In the meantime, I got two days off in the last week (Sunday and Monday!!! Okay, only Sunday was scheduled, Monday happened because it snowed and I got stuck at home... but still!!!) which was absolutely. amazing.
I would love to say that I was a busy bee and got all caught up on everything that's gotten neglected in the last six weeks, and I truly did intend to - I had a to-do list and everything - but when it came right down to it, I totally relaxed both days. Watched a lot of Doctor Who (I'm up to the episode "Hide" in season seven... only four more episodes to go and then I'm current! (Well, except for Day Of The Doctor and Time Of The Doctor. Well, except I also haven't seen The Christmas Invasion, Planet Of The Dead, The Waters Of Mars, The End Of Time, or The Snowmen, either.)), slept in (actually, I kept waking up thinking "I have to go to work!!!" and then remembering... no, I didn't... and my bed was so soft, so I kept rolling right back over and going right back to sleep. I'm way too embarrassed to say how late I slept in lol!), visited with the family, took my mom out for lunch, let the girls out for a long playtime, etc. I got absolutely nothing accomplished. But it sure felt good!
Tomorrow (my day off) I do intend to clean at least a little, and get my seedlings planted in the little mini-greenhouse I bought. And take an afternoon nap. And watch some more Doctor Who. :)

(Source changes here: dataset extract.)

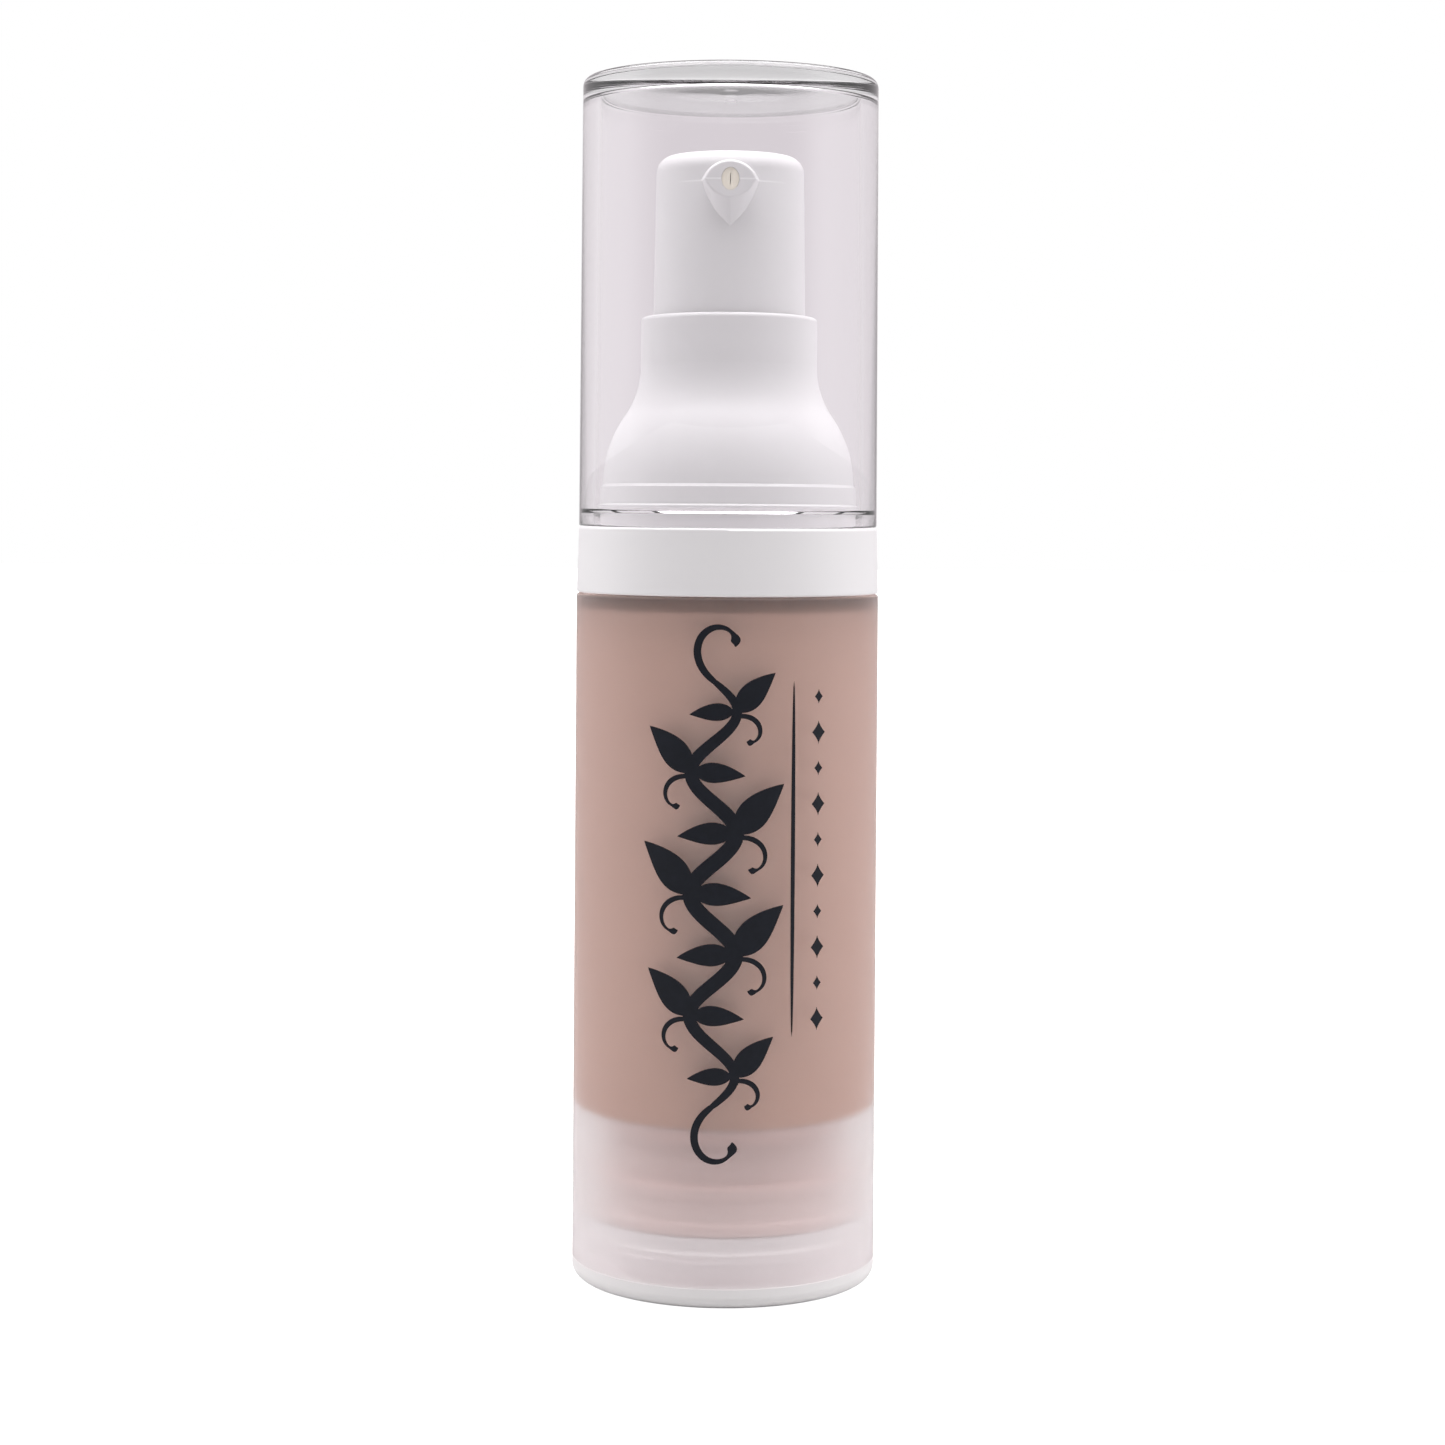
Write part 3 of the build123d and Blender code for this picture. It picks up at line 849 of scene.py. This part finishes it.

The only bad thing - and I hate to say it that way because I feel like I should be much more enthusiastic about it - is that swim lessons resume next week, so I go back to teaching. And I'm trying to have a good attitude about it. I really am. It's not that I dislike teaching - I know in my head that I love it. It's just that right now I'm so very on the edge of burnt out, and I don't have much left to give by the time I get there. The last session was almost painful. Luckily, I realized last week that I was dangerously close to being overstretched, and I asked my boss if I could maybe do less training this coming session and just teach the classes I had down pat, and he generously agreed. As things go back to normal I look forward to doing more cross-training again.
I'm working on a little mini-article about things I've learned in the last few weeks (God has been so good!) and I'm hoping to have it finished and posted by tomorrow.
I can't believe it's practically April already. I'm kind of in shock.